** Supplied information **
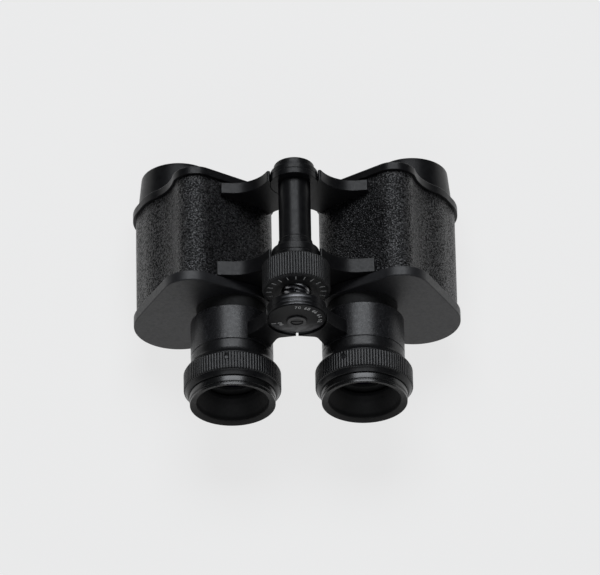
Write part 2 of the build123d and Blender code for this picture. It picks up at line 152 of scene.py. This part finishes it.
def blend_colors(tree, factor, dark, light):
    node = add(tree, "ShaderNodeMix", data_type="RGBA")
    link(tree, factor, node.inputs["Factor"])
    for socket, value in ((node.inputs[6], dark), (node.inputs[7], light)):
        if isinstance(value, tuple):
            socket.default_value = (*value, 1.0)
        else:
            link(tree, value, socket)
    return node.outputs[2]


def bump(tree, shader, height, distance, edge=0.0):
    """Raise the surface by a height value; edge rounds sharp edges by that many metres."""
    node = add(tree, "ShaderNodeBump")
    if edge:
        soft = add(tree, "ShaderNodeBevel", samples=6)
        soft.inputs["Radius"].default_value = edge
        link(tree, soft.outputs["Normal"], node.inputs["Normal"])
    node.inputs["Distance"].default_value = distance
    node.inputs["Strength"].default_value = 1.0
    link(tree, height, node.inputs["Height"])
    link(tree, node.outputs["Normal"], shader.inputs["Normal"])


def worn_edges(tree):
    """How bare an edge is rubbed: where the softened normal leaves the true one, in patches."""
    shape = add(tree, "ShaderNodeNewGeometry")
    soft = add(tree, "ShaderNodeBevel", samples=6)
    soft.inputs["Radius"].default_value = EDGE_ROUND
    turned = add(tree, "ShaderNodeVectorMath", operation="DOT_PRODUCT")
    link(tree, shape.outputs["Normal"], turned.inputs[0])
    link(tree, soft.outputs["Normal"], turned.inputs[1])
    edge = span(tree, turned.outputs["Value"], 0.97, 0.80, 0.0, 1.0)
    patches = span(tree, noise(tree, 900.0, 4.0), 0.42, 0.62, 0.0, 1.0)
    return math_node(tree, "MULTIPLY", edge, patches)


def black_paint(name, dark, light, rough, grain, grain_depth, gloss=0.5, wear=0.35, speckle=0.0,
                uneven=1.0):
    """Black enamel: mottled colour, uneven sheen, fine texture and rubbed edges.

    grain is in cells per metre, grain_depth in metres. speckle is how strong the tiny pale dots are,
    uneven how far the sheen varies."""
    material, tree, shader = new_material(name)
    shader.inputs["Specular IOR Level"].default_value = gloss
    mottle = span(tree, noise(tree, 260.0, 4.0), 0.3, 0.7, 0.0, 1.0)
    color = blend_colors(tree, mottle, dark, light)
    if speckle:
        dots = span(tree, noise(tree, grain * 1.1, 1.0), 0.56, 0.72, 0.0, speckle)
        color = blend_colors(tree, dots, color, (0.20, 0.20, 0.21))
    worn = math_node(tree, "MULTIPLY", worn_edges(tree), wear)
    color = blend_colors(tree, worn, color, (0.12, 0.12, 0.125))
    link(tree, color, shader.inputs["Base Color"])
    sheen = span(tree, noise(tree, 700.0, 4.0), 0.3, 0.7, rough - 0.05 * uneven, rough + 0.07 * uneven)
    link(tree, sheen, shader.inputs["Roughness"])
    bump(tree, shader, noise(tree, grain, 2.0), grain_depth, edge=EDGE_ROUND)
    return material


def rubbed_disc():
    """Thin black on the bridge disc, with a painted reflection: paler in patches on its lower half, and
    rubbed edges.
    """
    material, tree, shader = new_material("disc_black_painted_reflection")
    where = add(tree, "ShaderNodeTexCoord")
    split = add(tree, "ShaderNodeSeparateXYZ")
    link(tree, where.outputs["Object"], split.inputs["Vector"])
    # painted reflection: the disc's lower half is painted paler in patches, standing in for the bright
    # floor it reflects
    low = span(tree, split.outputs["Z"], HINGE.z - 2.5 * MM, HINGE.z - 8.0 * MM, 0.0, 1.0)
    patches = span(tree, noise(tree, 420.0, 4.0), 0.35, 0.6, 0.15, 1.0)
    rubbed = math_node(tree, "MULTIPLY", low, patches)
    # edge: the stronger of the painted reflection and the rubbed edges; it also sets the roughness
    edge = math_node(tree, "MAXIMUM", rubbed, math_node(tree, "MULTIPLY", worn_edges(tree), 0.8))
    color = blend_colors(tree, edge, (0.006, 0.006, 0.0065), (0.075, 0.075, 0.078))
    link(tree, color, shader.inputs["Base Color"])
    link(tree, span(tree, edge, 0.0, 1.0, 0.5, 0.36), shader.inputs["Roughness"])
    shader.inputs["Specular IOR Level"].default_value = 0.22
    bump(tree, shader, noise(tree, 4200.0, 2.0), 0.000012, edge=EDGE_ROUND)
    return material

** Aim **
Give back all the data exactly as written.

** Solved problem **
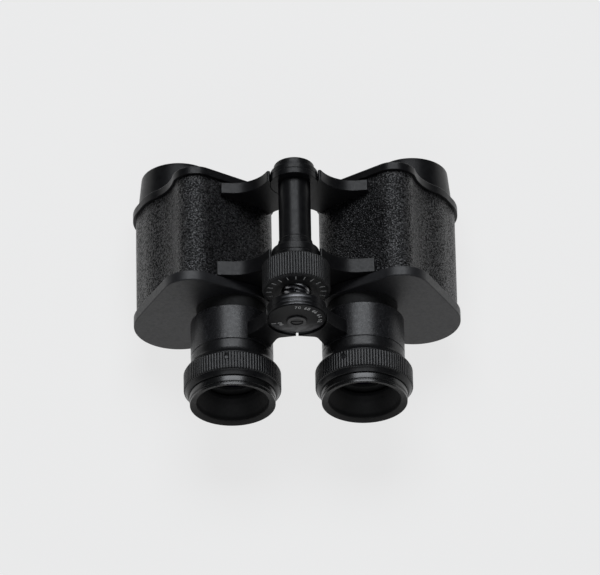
Write part 2 of the build123d and Blender code for this picture. It picks up at line 152 of scene.py. This part finishes it.
def blend_colors(tree, factor, dark, light):
    node = add(tree, "ShaderNodeMix", data_type="RGBA")
    link(tree, factor, node.inputs["Factor"])
    for socket, value in ((node.inputs[6], dark), (node.inputs[7], light)):
        if isinstance(value, tuple):
            socket.default_value = (*value, 1.0)
        else:
            link(tree, value, socket)
    return node.outputs[2]


def bump(tree, shader, height, distance, edge=0.0):
    """Raise the surface by a height value; edge rounds sharp edges by that many metres."""
    node = add(tree, "ShaderNodeBump")
    if edge:
        soft = add(tree, "ShaderNodeBevel", samples=6)
        soft.inputs["Radius"].default_value = edge
        link(tree, soft.outputs["Normal"], node.inputs["Normal"])
    node.inputs["Distance"].default_value = distance
    node.inputs["Strength"].default_value = 1.0
    link(tree, height, node.inputs["Height"])
    link(tree, node.outputs["Normal"], shader.inputs["Normal"])


def worn_edges(tree):
    """How bare an edge is rubbed: where the softened normal leaves the true one, in patches."""
    shape = add(tree, "ShaderNodeNewGeometry")
    soft = add(tree, "ShaderNodeBevel", samples=6)
    soft.inputs["Radius"].default_value = EDGE_ROUND
    turned = add(tree, "ShaderNodeVectorMath", operation="DOT_PRODUCT")
    link(tree, shape.outputs["Normal"], turned.inputs[0])
    link(tree, soft.outputs["Normal"], turned.inputs[1])
    edge = span(tree, turned.outputs["Value"], 0.97, 0.80, 0.0, 1.0)
    patches = span(tree, noise(tree, 900.0, 4.0), 0.42, 0.62, 0.0, 1.0)
    return math_node(tree, "MULTIPLY", edge, patches)


def black_paint(name, dark, light, rough, grain, grain_depth, gloss=0.5, wear=0.35, speckle=0.0,
                uneven=1.0):
    """Black enamel: mottled colour, uneven sheen, fine texture and rubbed edges.

    grain is in cells per metre, grain_depth in metres. speckle is how strong the tiny pale dots are,
    uneven how far the sheen varies."""
    material, tree, shader = new_material(name)
    shader.inputs["Specular IOR Level"].default_value = gloss
    mottle = span(tree, noise(tree, 260.0, 4.0), 0.3, 0.7, 0.0, 1.0)
    color = blend_colors(tree, mottle, dark, light)
    if speckle:
        dots = span(tree, noise(tree, grain * 1.1, 1.0), 0.56, 0.72, 0.0, speckle)
        color = blend_colors(tree, dots, color, (0.20, 0.20, 0.21))
    worn = math_node(tree, "MULTIPLY", worn_edges(tree), wear)
    color = blend_colors(tree, worn, color, (0.12, 0.12, 0.125))
    link(tree, color, shader.inputs["Base Color"])
    sheen = span(tree, noise(tree, 700.0, 4.0), 0.3, 0.7, rough - 0.05 * uneven, rough + 0.07 * uneven)
    link(tree, sheen, shader.inputs["Roughness"])
    bump(tree, shader, noise(tree, grain, 2.0), grain_depth, edge=EDGE_ROUND)
    return material


def rubbed_disc():
    """Thin black on the bridge disc, with a painted reflection: paler in patches on its lower half, and
    rubbed edges.
    """
    material, tree, shader = new_material("disc_black_painted_reflection")
    where = add(tree, "ShaderNodeTexCoord")
    split = add(tree, "ShaderNodeSeparateXYZ")
    link(tree, where.outputs["Object"], split.inputs["Vector"])
    # painted reflection: the disc's lower half is painted paler in patches, standing in for the bright
    # floor it reflects
    low = span(tree, split.outputs["Z"], HINGE.z - 2.5 * MM, HINGE.z - 8.0 * MM, 0.0, 1.0)
    patches = span(tree, noise(tree, 420.0, 4.0), 0.35, 0.6, 0.15, 1.0)
    rubbed = math_node(tree, "MULTIPLY", low, patches)
    # edge: the stronger of the painted reflection and the rubbed edges; it also sets the roughness
    edge = math_node(tree, "MAXIMUM", rubbed, math_node(tree, "MULTIPLY", worn_edges(tree), 0.8))
    color = blend_colors(tree, edge, (0.006, 0.006, 0.0065), (0.075, 0.075, 0.078))
    link(tree, color, shader.inputs["Base Color"])
    link(tree, span(tree, edge, 0.0, 1.0, 0.5, 0.36), shader.inputs["Roughness"])
    shader.inputs["Specular IOR Level"].default_value = 0.22
    bump(tree, shader, noise(tree, 4200.0, 2.0), 0.000012, edge=EDGE_ROUND)
    return material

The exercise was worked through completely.